BM (Birleşmiş Milletler) Genel Kurul çalışmalarına paralel olarak insanlığın önündeki en önemli sorun olan iklim değişikliğiyle ve bunu tetikleyen süreçlerle ilgili bir dizi toplantı daha yapılıyor. İklim değişikliğinden olumsuz etkilenen su ve gıda alanlarında “Sürdürülebilir tüketim” politikaları ele alınıyor. Uzmanlar bundan sonra “sürdürülebilir kalkınma” kadar “sürdürülebilir tüketim”den söz edileceğini, küresel ısınmanın 1.5 derecede durdurulabilmesi için herkesin üzerine düşeni yapması gerektiğine dikkat çekiyor.
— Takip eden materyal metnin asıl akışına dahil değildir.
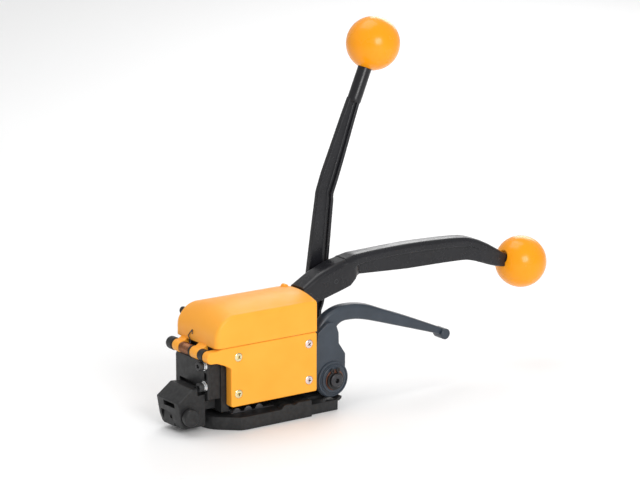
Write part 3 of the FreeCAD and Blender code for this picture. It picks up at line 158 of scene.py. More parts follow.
def black_casting(name="black_casting", tone=1.0):
    """Blue-black phosphate on machined and cast steel: fine grain, paler worn grain tips."""
    f = Finish(name, (0.03, 0.03, 0.032), 0.5, specular=0.35)
    low, high = 0.011 * tone, 0.022 * tone
    f.colour(f.noise(300, 5), (0.35, (low, low * 1.02, low * 1.06)),
             (0.68, (high, high * 1.02, high * 1.06)))
    f.roughness(f.noise(160, 4), 0.4, 0.56)
    f.bump(f.noise(1400, 3), 0.22, 0.0001)
    return f.material


def slate_oxide():
    """Satin slate-blue lever and cheeks."""
    f = Finish("slate_oxide", (0.045, 0.06, 0.078), 0.38, coat=0.1, coat_rough=0.3)
    f.colour(f.noise(60, 4), (0.35, (0.020, 0.029, 0.042)), (0.7, (0.030, 0.041, 0.057)))
    f.roughness(f.noise(220, 4), 0.34, 0.48)
    f.bump(f.noise(1000, 3), 0.12, 0.0001)
    return f.material


def ground_steel(name="ground_steel", tint=(0.5, 0.5, 0.51), rough=0.3):
    """Ground steel with fine lines running along X."""
    f = Finish(name, tint, rough, metallic=1.0)
    lines = f.noise(700, 2, (0.05, 1, 1))
    f.colour(lines, (0.3, tuple(0.86 * c for c in tint)), (0.7, tuple(1.08 * c for c in tint)))
    f.roughness(lines, rough - 0.05, rough + 0.12)
    f.bump(lines, 0.1, 0.00006)
    return f.material


def tinted_zinc(name, tint):
    """Bright plated steel, slightly clouded."""
    f = Finish(name, tint, 0.2, metallic=1.0)
    f.colour(f.noise(500, 3), (0.3, tuple(0.9 * c for c in tint)), (0.7, tint))
    f.roughness(f.noise(900, 3), 0.16, 0.32)
    return f.material


def bumper_rubber():
    """Black rubber with a dull, finely pitted skin."""
    f = Finish("bumper_rubber", (0.012, 0.012, 0.012), 0.75)
    f.colour(f.noise(700, 4), (0.35, (0.010, 0.010, 0.010)), (0.7, (0.02, 0.02, 0.02)))
    f.bump(f.noise(1800, 3), 0.4, 0.0001)
    return f.material


PAINT = orange_paint()
MOULDING = orange_moulding()
ENAMEL = black_enamel()
CASTING = black_casting()
# Socket-head screws: the casting finish made 1.9 times lighter, a painted highlight standing in for
# the light on their end faces.
LIT_SCREW_HEAD_CASTING = black_casting("screw_head_painted_highlight", 1.9)
SLATE = slate_oxide()
STEEL = ground_steel()
DARK_STEEL = ground_steel("oiled_steel", (0.075, 0.075, 0.08), 0.4)
DIE_STEEL = ground_steel("die_steel", (0.24, 0.24, 0.25), 0.35)
ZINC = tinted_zinc("bright_zinc", (0.82, 0.83, 0.84))
YELLOW_ZINC = tinted_zinc("yellow_zinc", (0.86, 0.76, 0.45))
ROSE_ZINC = tinted_zinc("rose_zinc", (0.85, 0.72, 0.68))
COPPERED = ground_steel("coppered_spring", (0.30, 0.14, 0.075), 0.34)
BRONZE = ground_steel("sintered_bronze", (0.20, 0.09, 0.06), 0.42)
RUBBER = bumper_rubber()


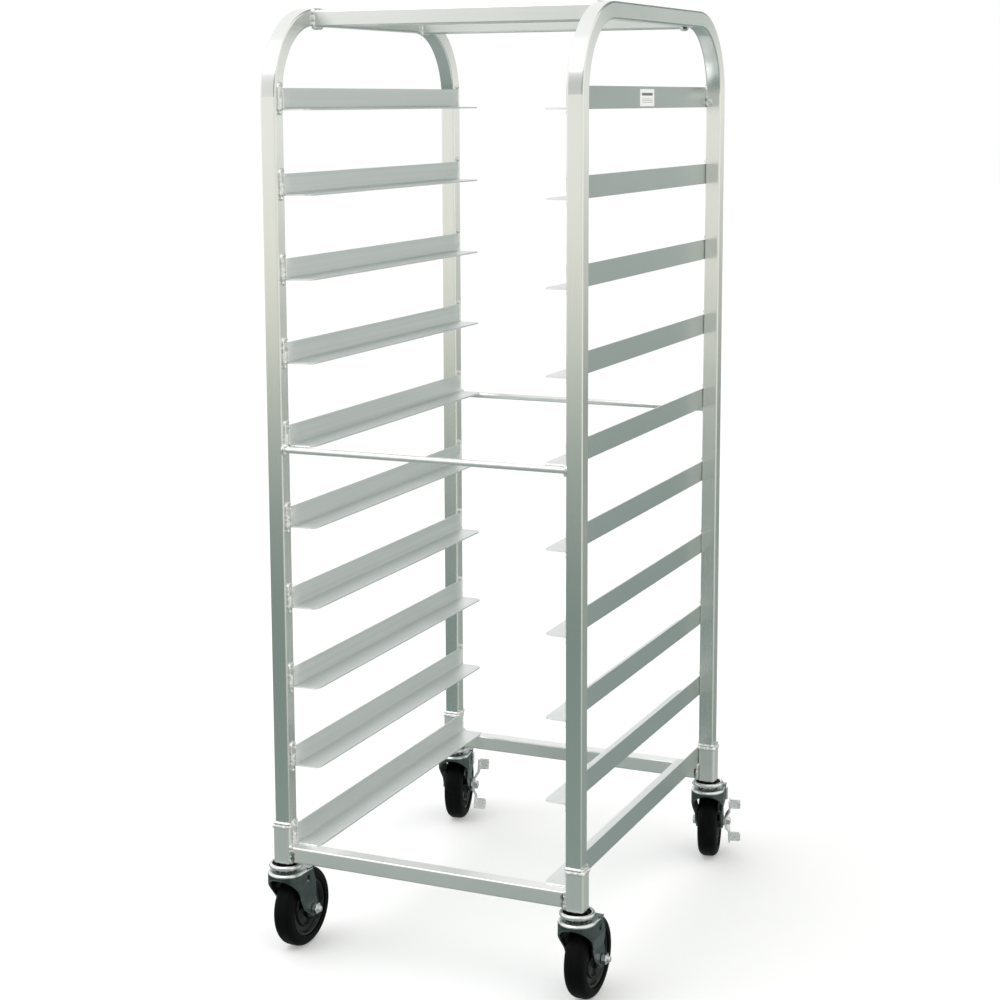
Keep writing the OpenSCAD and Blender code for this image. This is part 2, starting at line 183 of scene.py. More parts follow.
def bead(shape, path, up, width, height, closed=False, wander=0.18, seed=0.0):
    """A weld bead along a path: a low rounded ridge with overlapping crescents, sunk a little into the metal.
    up is the direction that the bead bulges to, one vector or one for each point of the path."""
    around = 12
    ups = up if isinstance(up, list) else [up] * len(path)
    fine, total = resample(path, RIPPLE / 3, closed)
    coarse = [Vector(p) for p in path]
    verts = []
    count = len(fine)
    for i, p in enumerate(fine):
        before = fine[i - 1] if i or closed else p
        after = fine[(i + 1) % count] if i + 1 < count or closed else p
        along = (after - before).normalized()
        near = min(range(len(coarse)), key=lambda k: (coarse[k] - p).length_squared)
        normal = Vector(ups[near]).normalized()
        normal = (normal - along * normal.dot(along)).normalized()
        across = along.cross(normal)
        s = total * i / count
        end = 1.0 if closed else min(1.0, 0.25 + 1.6 * min(i, count - 1 - i) * RIPPLE / 3 / width)
        lump = 1 + wander * noise.noise(p * 260 + Vector((seed, 0, 0)))
        for k in range(around):
            a = 2 * math.pi * k / around
            side, rise = math.cos(a), math.sin(a)
            phase = (s + 0.35 * width * side * side) / RIPPLE
            crescent = 1 + 0.16 * (phase % 1.0 - 0.5)
            r = end * lump * crescent
            rise *= 1.0 if rise > 0 else 0.6
            verts.append(p + across * side * width / 2 * lump * end + normal * rise * height * r)
    shape.add(verts, rings_to_faces(count, around, close=closed))


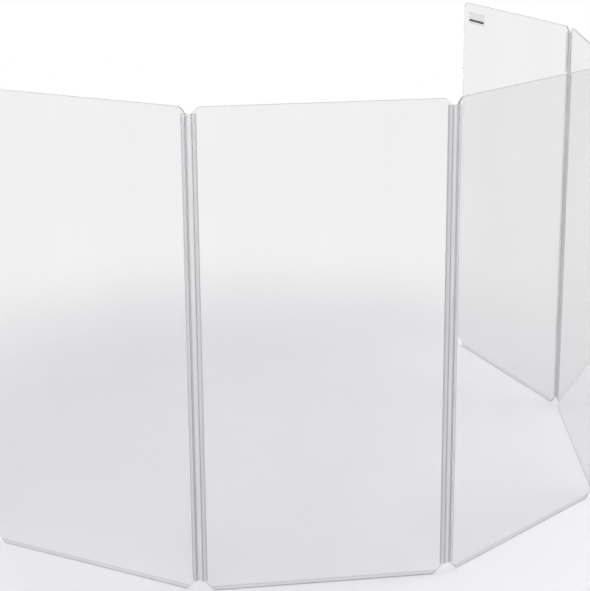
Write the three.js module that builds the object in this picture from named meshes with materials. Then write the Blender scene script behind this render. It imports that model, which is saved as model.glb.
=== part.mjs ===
// A folding drum shield: five clear acrylic panels joined by four full-length clear hinges.
// Millimetres, +Z up. X runs along the middle panel, and -Y points to the audience.
// Panels are counted from left to right as the audience sees them.
import * as THREE from "three";

// Acrylic panels
const panelWidth = 606;
const panelHeight = 1219;
const panelThickness = 6;
const panelEdgeBevel = 0.5;
const topCornerClip = 14;
const footCornerClip = 28;
const clipRounding = 4;

// Hinge channels, which push onto the panels' upright edges
const channelWidth = 12;
const channelBack = 2;
const channelWall = 0.8;
const channelRounding = 0.6;
const slotClearance = 0.3;
const hingeTopInset = 16;
const hingeFootInset = 27;

// Hinge web, which bends along both of its edges
const webSpan = 8.5;
const webThickness = 1;
const webClearance = 0.25;

// Label on the last panel
const labelWidth = 96;
const labelHeight = 40;
const labelThickness = 0.4;
const labelRounding = 3;
const labelBond = 0.2;
const labelFromFreeEdge = 32;
const labelFromTop = 27;

// Turn of each hinge as the shield stands, inwards, in degrees
const hingeAngle12 = 33.1;
const hingeAngle23 = 35.8;
const hingeAngle34 = 46.3;
const hingeAngle45 = 25.1;

const curveSteps = 4;
const left = -1;
const right = 1;

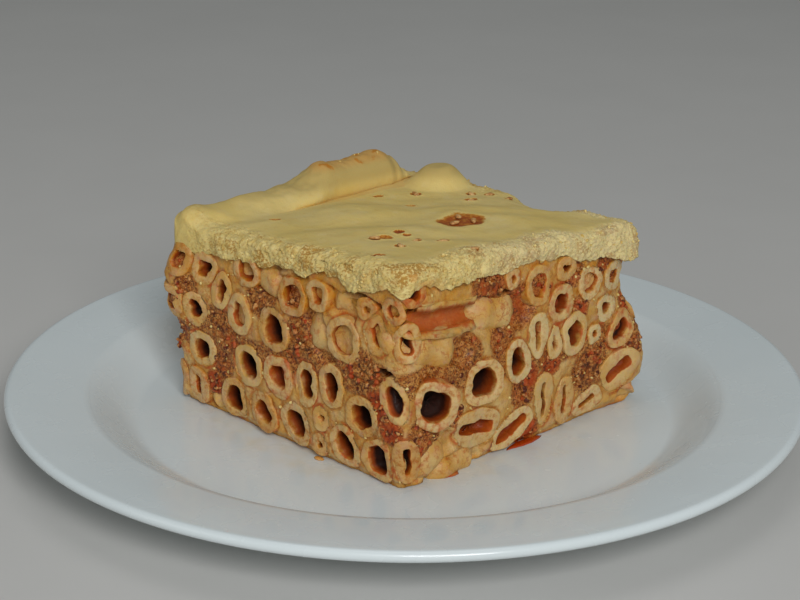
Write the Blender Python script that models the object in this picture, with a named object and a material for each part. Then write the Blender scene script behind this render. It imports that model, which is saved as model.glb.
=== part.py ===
"""A square cut of baked macaroni on a round plate, as five closed solids.

From the bottom: the plate, a lower mass of macaroni, a layer of minced meat in sauce, an upper
mass of macaroni, and a pastry crust whose outer edge is rolled over.  Every layer runs through
the whole cut.  The model is in metres with +Z up; the sizes below are in millimetres.  The
origin is on the table under the middle of the plate, and the cut's sides face along X and Y.
"""

import math

import bmesh
import bpy
from mathutils import noise

MM = 0.001
GAP = 0.3  # clearance between neighbouring solids

# The plate: rim, wall, floor and foot ring.
PLATE_RADIUS = 115.0
PLATE_RIM_TOP = 17.0
PLATE_RIM_INNER = 91.5  # where the rim breaks down into the well
PLATE_RIM_DROP = 2.2  # the rim's inner edge lies this much lower than its lip
PLATE_FLOOR_RADIUS = 77.0
PLATE_FLOOR_TOP = 6.0
PLATE_THICKNESS = 3.2
FOOT_OUTER = 64.0
FOOT_INNER = 58.0
PLATE_SIDES = 64

# The cut of baked pasta: its plan and the height of its top over the plate's floor.
CUT_CENTRE_X = -5.5
CUT_CENTRE_Y = 5.5
CUT_HALF_X = 48.0
CUT_HALF_Y = 48.5
CUT_CORNER = 6.0  # radius of its upright corners
TOP_AT_CORNERS = {"near": 64.0, "left": 54.0, "right": 55.5, "back": 50.5}
UNDER_CRUST_AT_CORNERS = {"near": 58.0, "left": 47.0, "right": 49.0, "back": 44.5}
MINCE_AT_CORNERS = {"near": 27.0, "left": 17.0, "right": 18.0, "back": 20.0}
MINCE_THICKNESS = 7.0
MINCE_ROUGH = 1.0  # how far lumps of meat stand out of the cut sides
CRUST_CORNER = 7.0  # radius of its corners in plan
CRUST_CLEARANCE = 0.6  # the crust and the macaroni under it bend along different edges

# Macaroni ends that swell out of the cut sides.
ENDS_ROUND_CUT = 32
COLUMNS_PER_END = 3
END_SWELL = 2.0
ROWS_PER_MASS = 2

# The rolled edge along the -X side: (share of its length, roll height, roll width).
ROLL_SHAPE = (
    (0.00, 3.2, 12.5),
    (0.05, 4.0, 16.0),
    (0.16, 0.8, 18.0),
    (0.27, 3.0, 18.0),
    (0.42, 4.0, 17.0),
    (0.56, 9.4, 14.5),
    (0.64, 8.6, 14.5),
    (0.78, 9.4, 14.0),
    (0.83, 7.6, 12.5),
    (0.88, 3.0, 11.0),
    (0.92, 0.4, 10.0),
    (1.00, 0.4, 9.0),
)
# Blisters, swells and a sag of the baked top: x, y from the cut's centre, radius, height.
BLISTERS = (
    (-24.8, 38.5, 9.0, 6.2),
    (-13.0, -8.0, 15.0, 1.6),
    (14.0, 16.0, 17.0, 1.4),
    (13.5, 50.0, 14.0, -3.2),
)

COLOURS = {
    "plate": ((0.80, 0.82, 0.82), 0.15),
    "macaroni": ((0.78, 0.60, 0.36), 0.40),
    "mince": ((0.30, 0.12, 0.06), 0.55),
    "pastry": ((0.80, 0.68, 0.42), 0.75),
}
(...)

Atmosfere emisyon salımının azaltılıp tümüyle durdurulabilmesi için başka hiçbir seçenek kalmadığına işaret eden uzmanlar, “Şansımız varsa küresel ısınmayı iki derecelik artışta durdururuz, aksi halde, yaşlılar, hastalar ve çocuklardan başlayarak kitlesel ölümlerle yüz yüze geleceğiz” diye insanlığı uyarıyor. Bütün kariyeri su sorunuyla uğraşmakla geçmiş olan BM Su Birimi (UN Water) Başkanı Dr. Olcay Ünver, iklim üzerinde baskı yaratan kalkınma sorunlarının bundan sonra nasıl bir seyir izleyeceğini şöyle açıkladı:

NUFÜS ARTIŞI
“2050’ye doğru dünya nüfusunun 10 milyara dayanması bekleniyor. Nüfus artışıyla gıda üretiminin de yaklaşık yüzde 50 artması gerekiyor. Gıda üretimi için su gerekiyor. İklim değişikliğiyle su rejiminin değiştiğini görüyoruz. Taşkınlar ve kuraklık önümüzdeki en büyük sorun. Yağışlar istikrarsızlaştı. Dolayısıyla gıda üretimi için tehlike çanları çalıyor. Bir diğer sorun fazla tüketim. Şu anda üretilen gıdaların üçte biri çöpe gidiyor. Çürüyen çöplerden yayılan metan gazı atmosfere yayılıyor. Bu aynı zamanda çöpe atılan gıda maddelerinin üretiminde kullanılan suyun da heba olması demek. Günümüzün bir başka sorunu obezite. Bu, açlık kadar büyük bir sorun haline geldi. Refah düzeyi yükselenler tahıldan et tüketimine yöneldi. Et tüketimi, hayvancılığın yayılması demek. Büyükbaş hayvanların çıkardığı metan gazının atmosfere yayılan emisyonlar arasında aşağı yukarı yüzde 12’lik payı var. Oysa biz atmosfere emisyon salımını sıfıra indirmek zorundayız. Bunların yanı sıra bir de sürekli göç hareketleri var. Kısacası iklim değişikliği su rejimini bozuyor, insanların göç etmesine yol açıyor, insanların aşırı tüketimi, seyahat gibi alışkanlıkları da iklim değişikliğini tetikliyor. Bu karmaşık denklemi çözmek için israfa yol açan alışkanlıklarımızı değiştirip ‘Sürdürülebilir tüketim’ bilincini göstermemiz gerekiyor.”